Ultimately, effort and communication are both controllable “pieces,” as Graves loves to say. BU didn’t lose on Sunday because Army was simply too good, nor did it lose because of a schematic breakdown, at least according to Graves. It lost because, for some reason, it didn’t try hard enough and didn’t communicate well enough, and even more perplexing, because it made those mistakes for 25 game minutes before suddenly deciding not to.
Army’s lead grew to 29 in the third quarter, but after that, BU only surrendered seven points.
“We looked like two different teams,” Graves said.

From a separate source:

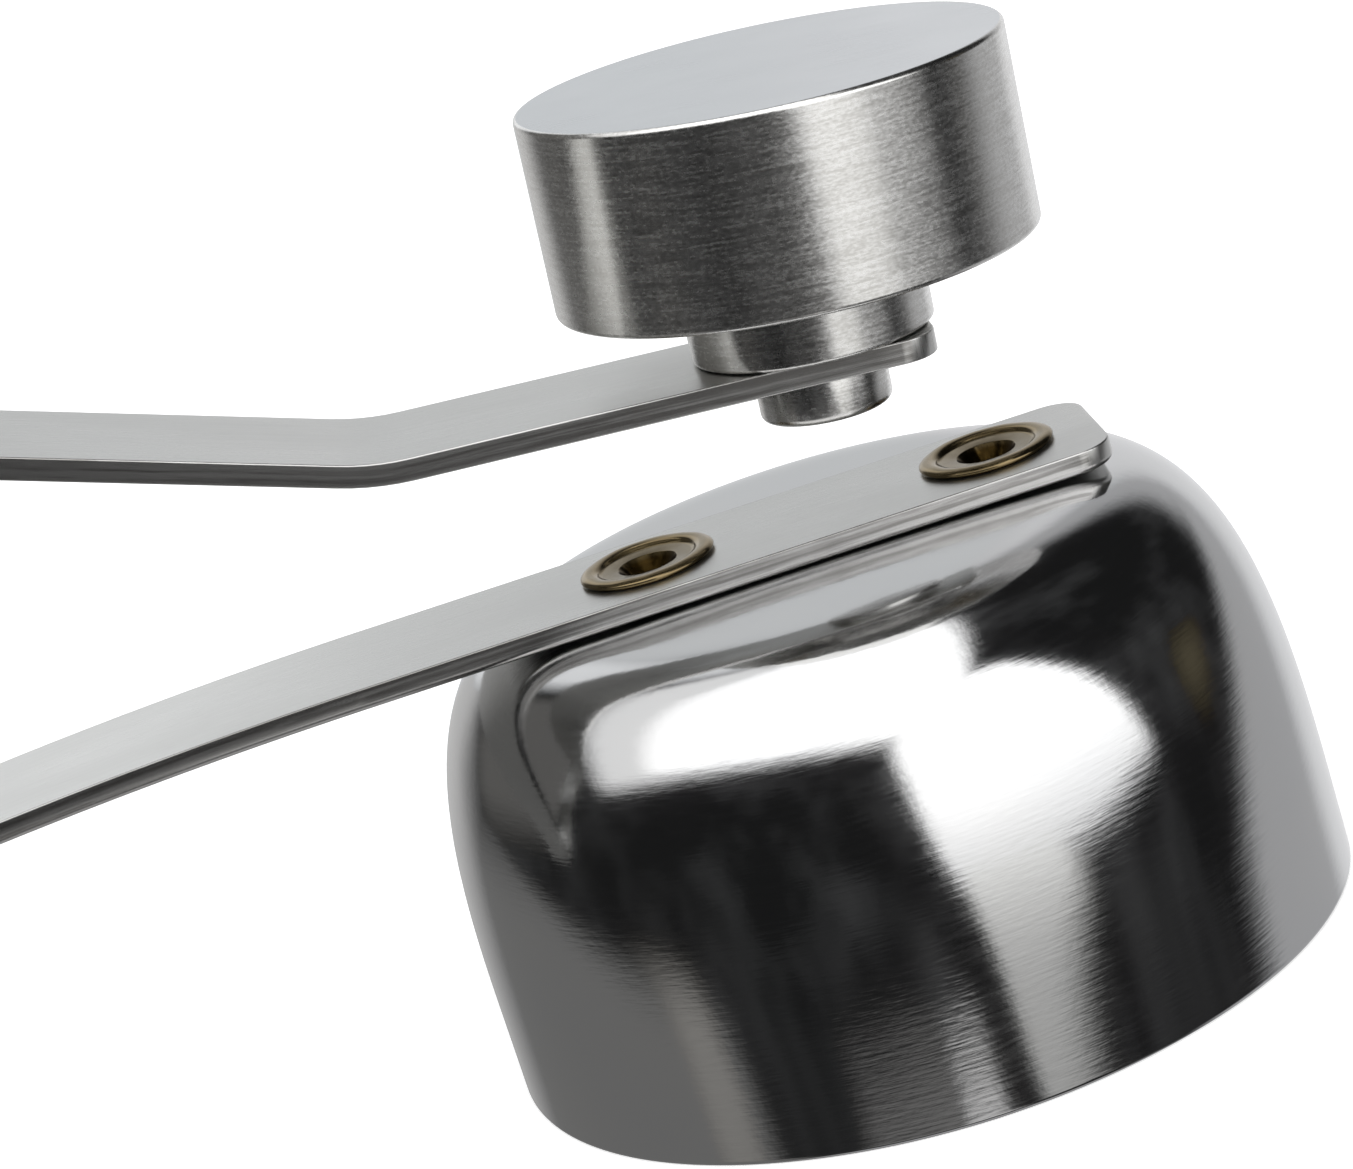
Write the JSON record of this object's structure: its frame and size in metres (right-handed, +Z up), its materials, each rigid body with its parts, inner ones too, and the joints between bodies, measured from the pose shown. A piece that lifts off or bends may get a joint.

The Terriers forced 10 second-half Army turnovers, bringing the Black Knights’ total to 13, meaning BU didn’t lose the turnover battle for just the third time this year. Senior guard Alex Giannaros finished with 13 points, sophomore forward SiSi Bentley and sophomore wing Audrey Ericksen both had 8, freshman wing Inez Gallegos had a career-high 7 and 6-foot-3 freshman forward Channing Warren, in the midst of a mini-surge of late after barely playing to start the year, also had 7.
“I thought Channing was phenomenal in the second half,” Graves said. “And it was because she started to post hard and work for her position.”
Freshman forward Allison Schwertner, a two-time conference rookie of the week winner, and 6-foot-5 junior Anete Adler combined for only six points, but Warren showed up.
“I truly believe in our post players, all three of them,” Graves said. “I think they have the ability to dominate in this conference, especially with the size that we bring to the table.”
In many ways, BU’s bigs are a microcosm of the state of the entire program right now — there seems to be a good team in there, but the Terriers just aren’t showing it on the floor.
Especially not in the first half, and in a conference that’s as wide open as it’s been in years, BU is paying for it.
“Everyone’s gonna come ready to play,” Graves said.
The Terriers haven’t, and that’s why they’re 0-2.